Hervé Bourhis relate ici la vie de McCartney depuis la séparation des Beatles, jusqu’à la sortie de l’album Band on the run, troisième opus de Wings, qui est considéré comme un des meilleurs du groupe. On suit le musicien dans une sérieuse phase dépressive, puis, une vraie renaissance portée par la musique. Soutenu par l’amour de Linda, qu’il invite à chanter avec lui, le musicien décide de repartir de zéro. Il enregistre dans sa ferme son premier album solo, Ram, dans lequel il joue de tous les instruments tandis que Linda se charge des harmonies vocales. Et puis, il fonde Wings et part en tournée. Loin de la beatlemania, des stades remplis de filles qui hurlaient tellement que personne n’entendait ce qu’ils jouaient, loin des jets privés et des limousines aux vitres blindées, Paul et son groupe voyagent en bus, accompagnés des enfants McCartney. Les premiers concerts sont des concerts surprises, donnés dans des universités anglaises. Le bus s’arrêtait, un musicien allait voir le secrétariat, demandait s’il y avait un lieu pour jouer… et les étudiants ébahis se retrouvaient devant l’idole de leur adolescence ! Un sacré risque pour un homme aussi célèbre, mais un vrai retour aux sources également, aux premiers concerts à Hambourg avec les Beatles avant la notoriété. C’est ainsi que, malgré des critiques sévères au début – impossible de ne pas comparer McCartney solo à la magie des compositions Lennon-McCartney – l’ex Fab Four finit peu à peu par se faire une place en son nom propre dans l’univers musical des années 1970.

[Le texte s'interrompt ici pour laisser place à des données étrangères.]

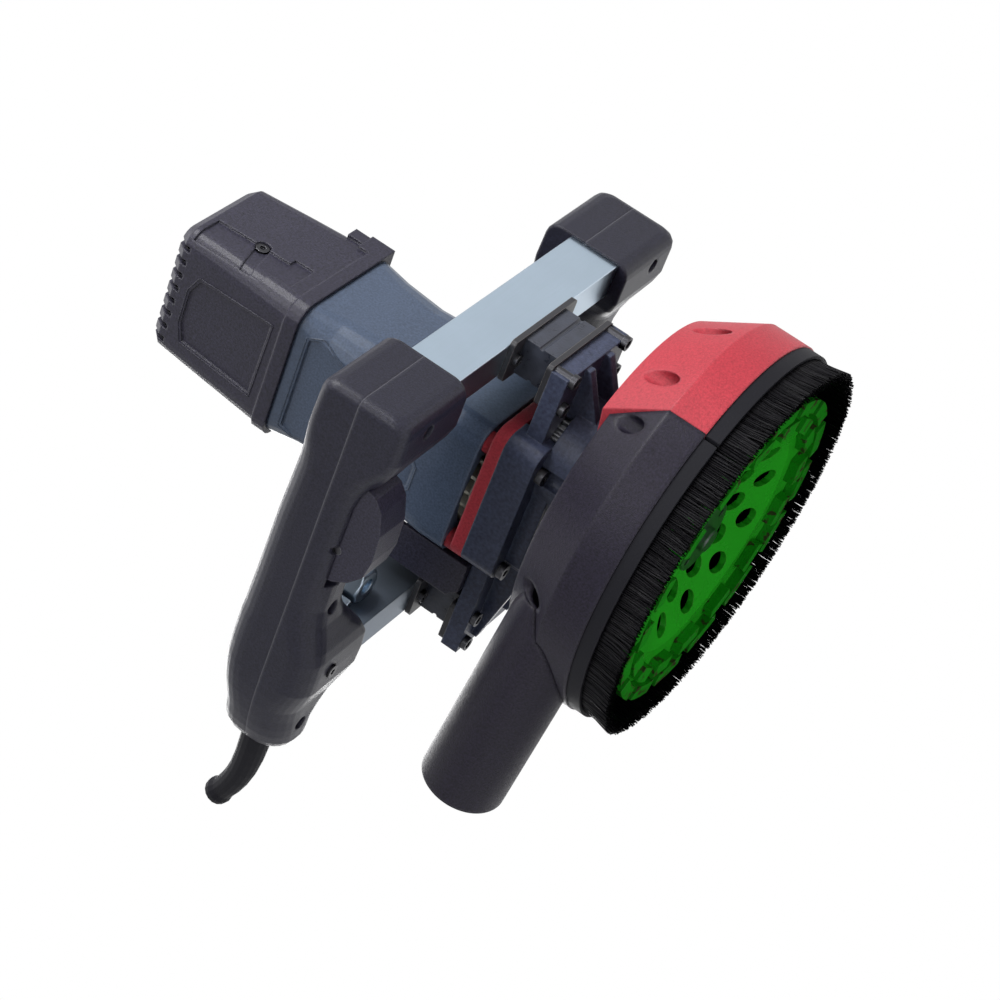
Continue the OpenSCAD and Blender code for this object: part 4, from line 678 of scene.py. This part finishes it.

On sent toute l’admiration d’Hervé Bourhis pour McCartney. L’auteur, qui a déjà publié une BD sur les dernières années de John Lennon (Retour à Liverpool, Hervé Bourhis, Julien Solé, Futuropolis, 2021), s’appuie sur des biographies de l’artiste. Il explique avoir également consulté des sites internet collaboratifs. Un vrai fan n’y apprendra pas grand-chose mais quelle importance ? Tout est déjà dit sur Paul McCartney et quel plaisir de l’entendre raconter encore et encore ! Et surtout, on appréciera les illustrations psychédéliques et délicieusement pop dans lesquelles on reconnaîtra des photos connues, et d’autres moins connues, du célèbre bassiste et de sa famille. Un travail graphique riche et minutieux, joyeux et optimiste, comme l’est Sir McCartney. Et pour ceux qui ne connaîtraient pas bien le musicien, cette BD est un moyen de rencontrer un artiste essentiel qui, avec les Beatles, a changé une fois pour toute la musique européenne. L’auteur tord le cou aux clichés qui, depuis un demi-siècle, font de McCartney le mélodiste sirupeux et mièvre tandis que Lennon serait l’avant-gardiste engagé. On y découvre au contraire un homme habité par la musique, sans cesse prêt à se renouveler et dont le mode de vie – végétarien, vivant à la campagne, simplement, entouré de sa famille et d’animaux – qui suscita beaucoup de moqueries à l’époque, paraît aujourd’hui bien d’actualité.